Volume 36, Number 2 (2011)

Where Literature Fills the Gaps: The Book of Negroes as a Canadian Work of Rememory

Submitted
March 8, 2012
Published
2011-12-12

Abstract

With The Book of Negroes, Lawrence Hill obliges his audience to remember – or discover – that slavery is part of the Canadian collective story. George Elliott Clarke argues that because African-Canadian history is ignored in Canada, African-Canadian writers act as historians to address gaps in the historical record. By addressing a number of such gaps, including the Canadian history of slavery, the slave experience generally, and the female slave experience in particular, Hill, like Toni Morrison, explores how fiction can be a source of truth.
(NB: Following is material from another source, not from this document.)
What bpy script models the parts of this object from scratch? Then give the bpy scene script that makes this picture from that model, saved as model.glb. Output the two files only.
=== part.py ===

Through the voice of Aminata Diallo, the history of slavery is rememoried and rewoven into the fabric of the Canadian historical record, and Hill’s novel is thus part of a larger tradition that includes Afua Cooper’s The Hanging of Angélique: The Untold Story of Canadian Slavery and the Burning of Old Montréal. Hill uses a number of discursive strategies to invest his protagonist with agency, and the story of Aminata addresses some of the strategic silences that were characteristic of the traditional slave narrative genre. With this novel, then, Hill undermines Canadian exceptionalism when it comes to slavery and asserts Canada’s position in the historical and cultural space of what Paul Gilroy calls the Black Atlantic.